En çok şikayet alınan sektörler
Burada en çok şikayet alınan sektörlerin başında gelen mobil iletişim sektöründen örnek vermek istediğini dile getiren Yazıcı, şunları kaydetti:
''Cep telefonu tarifesine ilişkin bir reklamda bedava konuşma vaadi yapılıyor ama kampanyanın şartlarına reklamda yer verilmiyor. Diğer bir reklamda ise, belirli bir ücret karşılığında cep telefonuyla sınırsız konuşulacağı belirtiliyor, ancak reklamın alt yazısında okunamayacak şekilde küçük harflerle 3 bin dakika sınırı getiriliyor. Böyle reklamlara istinaden hizmet alan tüketicilerimiz, reklamlardaki bilgi eksikliği ve yanıltma nedeniyle öngörmedikleri bir ekonomik zarara uğruyorlar. Ülkemize gelen turistlerin de reklamlarla aldatıldığına şahit oluyoruz. Bakanlığımıza yabancı uyruklu kişilerden de başvurular geliyor. Örneğin ülkemizde tatil yapmak isteyen bir turist, internette '5 yıldızlı otel' şeklinde tanıtılarak pazarlanan otelin gerçekte 3 yıldızlı olduğunu görmüş ve çeşitli mağduriyetler yaşamış. Bu şekildeki bir pazarlama anlayışı ahlaki olmadığı gibi, hem ülkemizin itibarını hem de turizm sektörümüzü zedelemektedir.''
Reklam sektörünün büyümesine önem verdiklerine ancak bu büyümenin hukuka ve etik ilkelere uygun olmasının da bir o kadar önemli olduğuna işaret eden Yazıcı, ''Tüketicileri aldatan, yanıltan, istismar eden ya da dürüst rekabet ilkelerine uygun olmayan reklamlarla halkın karşısına çıkan işletmelerin, uzun vadede piyasada yer edinmesi mümkün değildir'' dedi.
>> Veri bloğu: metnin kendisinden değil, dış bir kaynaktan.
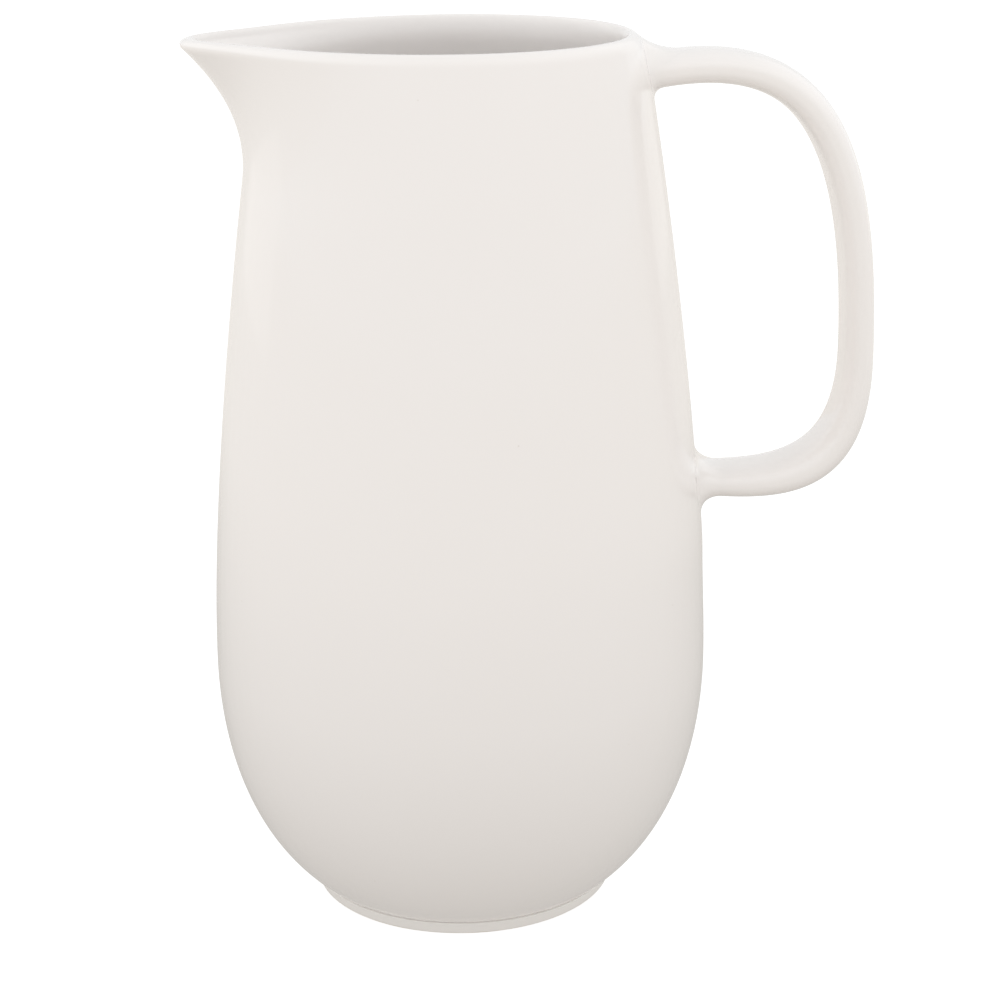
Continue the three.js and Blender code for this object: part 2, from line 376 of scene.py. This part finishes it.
def inner_curve(outer):
    """The inside of the wall from the rim down, rounded into the floor."""
    along = unit(np.gradient(outer, axis=0))
    moved = outer + WALL * np.stack([-along[:, 1], along[:, 0]], axis=1)
    rim = rim_point(RIM_INSIDE_TURN)
    at_rim = moved[-1, 0] - (rim[1] - moved[-1, 1]) * math.tan(RIM_LEAN)
    rise = np.clip((moved[:, 1] - LIP_START) / (rim[1] - LIP_START), 0, 1)
    moved[:, 0] += (rim[0] - at_rim) * rise
    floor_z = BASE_Z + FLOOR
    above_corner = moved[:, 1] > floor_z + FLOOR_CORNER / 2
    below_rim = moved[:, 1] < rim[1] - RIM_GAP
    wall = moved[above_corner & below_rim][::-1]
    corner = wall[-1]
    slope = unit(wall[-1] - wall[-2])
    meet = corner + slope * (corner[1] - floor_z) / -slope[1]
    curve = bezier([
        corner,
        corner + (meet - corner) * FLOOR_CORNER_PULL,
        meet - [FLOOR_CORNER * FLOOR_CORNER_REACH[0], 0],
        meet - [FLOOR_CORNER * FLOOR_CORNER_REACH[1], 0],
    ], np.linspace(0, 1, CORNER_STEPS))
    return np.concatenate([rim[None], wall, curve[1:]])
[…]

Reklamlarda çocuk ve kadınlara yer verilmesi
Reklamın, sadece bir ürünü değil, bir hayat biçimini de pazarladığını, bu nedenle medyanın her alanında çalışanlar gibi reklamcıların da sosyal sermayeyi ve kültürel ögeleri en çok kullanan ve yeniden üreten kişiler olarak reklam içeriğinde bazı noktalara azami dikkat göstermeleri gerektiğini vurgulayan Yazıcı, şunları kaydetti:
''Açık mesajlar kadar reklamın içinde yer alan kapalı yahut gizli mesajların da sorumluluğunu taşımalıdırlar. Bilinmelidir ki; öncelikle o ürünü kullanacak tüketicilerin haklarına riayet edilmelidir. Bu konuda en ufak bir taviz, yanıltma yahut aldatma kabul edilemez. Özellikle çocuklara reklamlarda yer verirken ve onlara yönelik ürünlerin tanıtımında özel bir hassasiyet göstermelidir. Reklamlarda kadınların yer alış biçimleri de sorgulanmalıdır. Kadınlar ne bir metadır ne de bir süs malzemesidir. Kadınlarımız hayatın her alanında özne olması gereken bireydir, eştir, annedir. Dil kullanımı da yine ihtimam gösterilmesi gereken bir konudur. Reklamlar kültürün hem aktarıldığı, hem de yeniden üretildiği mecralardır. Reklam bize ait olmalıdır. Tarihimizden, yaşadığımız coğrafyanın geleneklerinden beslenmelidir. İnsanlar izledikleri reklamlarda kendilerinden kesitler bulmalıdır. Satış yapmak, kar sağlamak ya da karını artırmak için hukuki ve ahlaki değerleri görmezden gelen yöntemlerle halkın karşısına çıkmak; toplumumuzun değerleriyle, ilkeleriyle, hukuk kurallarıyla bağdaşmaz.''
Reklam denetiminin sadece idari veya adli organlarca yürütülmesinin yeterli olmadığına işaret eden Yazıcı, birçok ülkede bu denetimin, sektörün kendi kendisini kontrol ettiği özdenetim mekanizmalarıyla yürütüldüğünü, Türkiye'de de benzer bir şekilde oluşturulmuş bir reklam özdenetim kurulu bulunduğunu hatırlattı.
Yazıcı, bu kurulun ağırlığının artırılması, tüketicilerin daha iyi korunması ve sektörün kendi kendini rehabilite etmesinin, hukuki uygulamalar kadar önemli olduğunu vurguladı.